In Yakama Nation, Haver Jim Ptxunu, a 42-year-old resident who works for the tribal power company and helps run a nonprofit group called the Peacekeeper Society, said he and his wife contracted the virus in June.
“It was physical torture,” he said, adding that one of his most debilitating symptoms was a constant eye irritation that he described like “a bad sunburn, but inside your eyes.”
Still, he felt fortunate that he and his wife recovered after about three weeks, because he had seen a few older couples on the reservation die.
The Peacekeeper Society operates a weekly food giveaway and delivers food and cleaning supplies to households where people have fallen ill. Jim said he suspected he caught the virus while out on such a delivery.
As soon as he recovered, Jim said, he returned to his work distributing food. On a hot July afternoon, he helped distribute boxes filled with potatoes, zucchini, cabbage and onions to a line of hundreds of cars. Families could choose between chicken and salmon waiting in two kiddie pools stocked with ice.
Adding to the toll of the virus among Native Americans has been swift and grim economic fallout.
“People lost jobs really quick,” he said. “We went from serving a dozen people a week to hundreds.”
Tribal epidemiology centers have fought for months to obtain case information from the CDC and are only now receiving snippets of what they requested, several of the dozen U.S. centers said. Without an accurate portrait of the rates of illness within their populations, tribal nations have struggled to receive federal funds aimed at economic recovery and protective gear.

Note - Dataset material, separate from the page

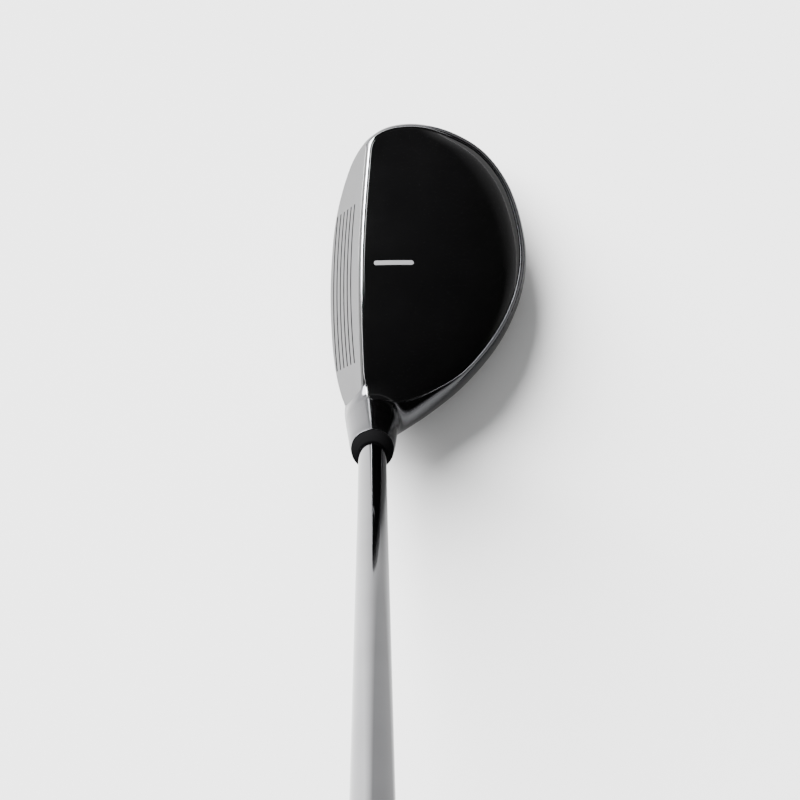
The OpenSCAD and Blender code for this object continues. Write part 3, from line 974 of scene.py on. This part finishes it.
def shaft():
    """Plated tube, and the plain band round it."""
    start, end, _ = along_shaft("shaft")
    stations = np.concatenate([[start], np.arange(TAPER_START, end, 20.0), [TAPER_END, end]])
    stations = np.unique(stations)
    profile = [[shaft_radius(d), d] for d in stations]
    profile += [[shaft_radius(d) - SHAFT_WALL, d] for d in stations[::-1]]
    points, faces = lathe(profile, 160)
    add_piece("shaft", points, faces, CHROME, ["shaft"])

    start, end, radius = along_shaft("shaft_band")
    outer = [[radius - 0.03, start], [radius, start + 0.3], [radius + 0.02, end - 0.3]]
    outer.append([radius - 0.01, end])
    points, faces = lathe(outer + [[radius - 0.3, end], [radius - 0.3, start]], 128)
    add_piece("shaft_band", points, faces, BAND_FILM, ["shaft_band"])


# Lattice of the grip: cells round it, their length, and the depth and width of the grooves
GRIP_CELLS = 20
GRIP_PITCH = 8.0
GRIP_RELIEF = 0.35
GROOVE_SHARE = 0.13
# Grip's radii at its ends, and the plain collars, as distances from its start
GRIP_MOUTH = 9.0
GRIP_WIDEST = 13.3
COLLARS = (14, 92, 172, 250)
COLLAR_RING = 0.3
GRIP_BORE_START = 8.0
GRIP_BORE_END = 8.1
# Cap: its vent, its rounded edge, and the radii and depth of its rings
VENT_RADIUS = 1.3
CAP_EDGE = 1.8
CAP_RINGS = (10.2, 7.4, 4.6)
CAP_RING_DEPTH = 0.35


def grip():
    """Tapered sleeve with a moulded lattice between plain collars, and the end cap with its vent."""
    start, end, _ = along_shaft("grip_sleeve")
    around = 160
    angle = np.arange(around) * 2 * math.pi / around
    cells = angle * GRIP_CELLS / (2 * math.pi)
    rows = []
    stations = np.concatenate([[start, start + 0.4], np.arange(start + 1, end, 0.6), [end]])
    for d in stations:
        share = (d - start) / (end - start)
        radius = GRIP_MOUTH + (GRIP_WIDEST - GRIP_MOUTH) * (0.35 * share + 0.65 * share**1.6)
        radius -= 0.6 * (1 - ease((d - start) / 1.2))
        one = np.abs((cells + d / GRIP_PITCH) % 1 - 0.5)
        other = np.abs((cells - d / GRIP_PITCH) % 1 - 0.5)
        line = np.maximum(1 - ease(one / GROOVE_SHARE), 1 - ease(other / GROOVE_SHARE))
        collar = min(abs(d - start - c) for c in COLLARS)
        zone = ease((d - start - 18) / 3) * ease((end - 17 - d) / 3) * ease((collar - 4) / 2)
        ring = COLLAR_RING * (1 - ease((collar - 0.5) / 0.8))
        rows.append([on_shaft(d, r, a) for r, a in zip(radius - GRIP_RELIEF * line * zone - ring, angle)])
    for d, r in ((end, GRIP_BORE_END), (start, GRIP_BORE_START)):
        rows.append([on_shaft(d, r, a) for a in angle])
    points = np.concatenate(rows)
    faces = [tuple(c % len(points) for c in f) for f in grid_faces(len(rows) + 1, around, True)]
    add_piece("grip_sleeve", points, faces, GRIP_RUBBER, ["grip_sleeve"], sharp=50)

    start, end, radius = along_shaft("grip_cap")
    profile = [[VENT_RADIUS, start], [radius - 1.2, start]]
    profile += [[radius - 0.2, start + 0.35], [radius, start + 1.0]]
    for turn in np.linspace(0.15, math.pi / 2, 7):
        edge = CAP_EDGE * np.array([math.cos(turn) - 1, math.sin(turn) - 1])
        profile.append([radius + edge[0], end + edge[1]])
    for groove in CAP_RINGS:
        low = end - CAP_RING_DEPTH
        profile += [[groove, end], [groove - 0.2, low], [groove - 0.6, low], [groove - 0.8, end]]
    profile += [[VENT_RADIUS + 0.3, end], [VENT_RADIUS, end - 0.3]]
    points, faces = lathe(profile, 128)
    add_piece("grip_cap", points, faces, CAP_RUBBER, ["grip_cap"], sharp=40)


def inner_pieces():
    """Hidden CAD pieces keep their shape and get a finish."""
    glue = gloss("glue", (0.55, 0.42, 0.18), 0.4)
    epoxy = gloss("epoxy", (0.32, 0.28, 0.18), 0.35)
    tape = gloss("tape", (0.62, 0.57, 0.45), 0.7)
    finishes = {
        "rear_weight_bar": TUNGSTEN,
        "rattle_glue": glue,
        "tip_epoxy": epoxy,
        "tip_plug": BRASS,
        "grip_tape": tape,
    }
    for node, material in finishes.items():
        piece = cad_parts[node]
        piece.data.materials.clear()
        piece.data.materials.append(material)


cast_head()
hosel_rim()
crown_plate()
top_lip()
skirt_line()
top_seam()
face_plate()
alignment_mark()
sole_pieces()
ferrule()
shaft()
grip()
inner_pieces()


# ---------------------------------------------------------------- stage, in metres
# Matt pale paper of the floor
FLOOR_SIZE = 6.0
FLOOR_TONES = (0.85, 0.87)
PAPER_ROUGH = 0.9
PAPER_SHEEN = 0.1
# Card over the floor that only mirrors see. Its tone falls across it from pale to dark, as painted shade:
# the metals mirror a darker, shadowed studio behind the head and past the toe
CARD_SIZE = 1.6
CARD_HEIGHT = 0.0004
CARD_TURN = math.radians(-17)
CARD_SHIFT = 0.10
CARD_SPAN = 0.19
CARD_PALE = 0.86
# Painted shade: the card's dark tone darkens the metals' reflections behind the head and past the toe
CARD_PAINTED_SHADE = 0.22


def sheet(name, size, height, tone_source):
    """Level matt square whose tone comes from a function of its material and coordinates."""
    mesh = bpy.data.meshes.new(name)
    corners = [(x * size, y * size, height) for x, y in ((-1, -1), (1, -1), (1, 1), (-1, 1))]
    mesh.from_pydata(corners, [], [(0, 1, 2, 3)])
    material, shader, where = new_material(name)
    material.node_tree.links.new(tone_source(material, where), shader.inputs["Base Color"])
    shader.inputs["Roughness"].default_value = PAPER_ROUGH
    shader.inputs["Specular IOR Level"].default_value = PAPER_SHEEN
    mesh.materials.append(material)
    piece = bpy.data.objects.new(name, mesh)
    bpy.context.scene.collection.objects.link(piece)
    return piece


def floor_tone(material, where):
    """Nearly even tone with a trace of paper in it."""
    return ramp(material, noise(material, where, 3), *FLOOR_TONES)


def card_painted_shade_tone(material, where):
    """Pale on the target's side, and darker behind the head and past the toe: painted shade for what the
    metals mirror.
    """
    tree = material.node_tree
    placing = tree.nodes.new("ShaderNodeMapping")
    placing.inputs["Rotation"].default_value = (0, 0, CARD_TURN)
    split = tree.nodes.new("ShaderNodeSeparateXYZ")
    lift = tree.nodes.new("ShaderNodeMath")
    lift.inputs[1].default_value = CARD_SHIFT
    tree.links.new(where.outputs["Object"], placing.inputs["Vector"])
    tree.links.new(placing.outputs["Vector"], split.inputs["Vector"])
    tree.links.new(split.outputs["Y"], lift.inputs[0])
    return ramp(material, lift.outputs["Value"], CARD_PALE, CARD_PAINTED_SHADE, 0.0, CARD_SPAN)


def mirrored_shade_sheet():
    """Card that sets what the bare metals mirror, and that is seen nowhere else: a sheet of painted shade
    in their reflections.
    """
    piece = sheet("painted_shade_card", CARD_SIZE, CARD_HEIGHT, card_painted_shade_tone)
    piece.visible_camera = False
    piece.visible_diffuse = False
    piece.visible_shadow = False
    piece.visible_transmission = False


def soft_sun(name, place, strength, spread, mirrored=True):
    """Broad even light from the direction of a place, as from a large softbox far away."""
    lamp = bpy.data.lights.new(name, "SUN")
    lamp.energy = strength
    lamp.angle = math.radians(spread)
    piece = bpy.data.objects.new(name, lamp)
    piece.location = place
    piece.visible_glossy = mirrored
    piece.rotation_mode = "QUATERNION"
    piece.rotation_quaternion = (-Vector(place)).to_track_quat("-Z", "Y")
    bpy.context.scene.collection.objects.link(piece)


WALL_TONE = (0.6, 0.6, 0.61, 1)
CEILING_TONE = (0.012, 0.012, 0.012, 1)
WORLD_STRENGTH = 1.1


def surroundings():
    """Pale walls that fall off to a dark ceiling, as in a small studio tent with an open top."""
    world = bpy.data.worlds.new("studio")
    bpy.context.scene.world = world
    world.use_nodes = True
    tree = world.node_tree
    where = tree.nodes.new("ShaderNodeTexCoord")
    split = tree.nodes.new("ShaderNodeSeparateXYZ")
    blend = tree.nodes.new("ShaderNodeValToRGB")
    for stop, height, tone in zip(blend.color_ramp.elements, (0.02, 0.3), (WALL_TONE, CEILING_TONE)):
        stop.position = height
        stop.color = tone
    tree.links.new(where.outputs["Generated"], split.inputs["Vector"])
    tree.links.new(split.outputs["Z"], blend.inputs["Fac"])
    tree.links.new(blend.outputs["Color"], tree.nodes["Background"].inputs["Color"])
    tree.nodes["Background"].inputs["Strength"].default_value = WORLD_STRENGTH


# Camera: its place in mm, how far it tips towards the toe and turns sideways, and its lens in mm
CAMERA_PLACE = np.array([138.4, 0.0, 618.0])
CAMERA_PITCH = 9.224
CAMERA_TURN = 0.927
CAMERA_LENS = 76.5


def camera():
    """Camera above the golfer's side of the head, looking down and a little towards the toe."""
    place = CAMERA_PLACE
    pitch = math.radians(CAMERA_PITCH)
    turn = math.radians(CAMERA_TURN)
    ahead = np.array([-math.sin(pitch), 0, -math.cos(pitch)])
    right = np.array([0.0, 1.0, 0.0])
    back = -(ahead * math.cos(turn) + right * math.sin(turn))
    side = right * math.cos(turn) - ahead * math.sin(turn)
    rise = np.cross(back, side)
    lens = bpy.data.cameras.new("camera")
    lens.lens = CAMERA_LENS
    lens.sensor_width = 36.0
    lens.clip_start = 0.01
    piece = bpy.data.objects.new("camera", lens)
    piece.matrix_world = Matrix(
        [[side[i], rise[i], back[i], place[i] * MM] for i in range(3)] + [[0, 0, 0, 1]]
    )
    bpy.context.scene.collection.objects.link(piece)
    bpy.context.scene.camera = piece


# Broad key light from the toe's front side, and a weak fill from straight above
KEY_PLACE = (-1.08, -1.1, 0.9)
KEY_STRENGTH = 25
KEY_SPREAD = 56
FILL_PLACE = (0.0, 0.0, 1.7)
FILL_STRENGTH = 1.2
FILL_SPREAD = 90

sheet("floor", FLOOR_SIZE, 0.0, floor_tone)
mirrored_shade_sheet()
surroundings()
soft_sun("key", KEY_PLACE, KEY_STRENGTH, KEY_SPREAD)
soft_sun("overhead", FILL_PLACE, FILL_STRENGTH, FILL_SPREAD, mirrored=False)
camera()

“I think this historic, deep neglect is just coming into sharper focus because of COVID,” said Liz Malerba, policy and legislative affairs director for the United South and Eastern Tribes, a tribal epidemiology center. “It’s always been there, but now you are seeing more clearly what the depths are.”
A spokeswoman from the CDC said the agency was working to fill gaps in its data to better understand the impact of the virus.
“There is still more work to be done to ensure complete race and ethnicity data in the case report forms,” said the spokeswoman, Jasmine Reed.
Since April, the agency has increased its collection of race and ethnicity data from patients tested for the coronavirus, she said.
Malerba said many tribes did not receive federal emergency funds equal to their needs because the Treasury Department allocated the money using census data that undercounted tribal memberships.
“If you eliminate us in the data, you have effectively eliminated us for the allocation of resources,” said Abigail Echo-Hawk, director of the Urban Indian Health Institute.
In California, tribal epidemiologists have tried to uncover cases themselves. The California Department of Public Health publishes a daily count of coronavirus cases, and California Tribal Epidemiology Center pulls data from that tally in order to track the virus among the 87,000 Native people who access tribal health programs in the state.
“We can only see the number, but we don’t know more information about them — where they reside, their specific symptoms,” said Aurimar Ayala, the center’s epidemiology manager. “It means we cannot further investigate those cases.”
She added that the epidemiology center had created a workaround by contacting local clinics and tracking down the cases, but said that it was a cumbersome solution.
Although health officials are still struggling to fully understand the impact of the coronavirus on Native American people, the severity of the crisis in Yakama Nation is clear to residents, some said.
“It’s devastating to our community,” Nunez said. “We have these elders that have lived through residential schools and the outlawing of their own religion. They’ve been keeping this culture alive, and now COVID hits, and it’s taking them from us.”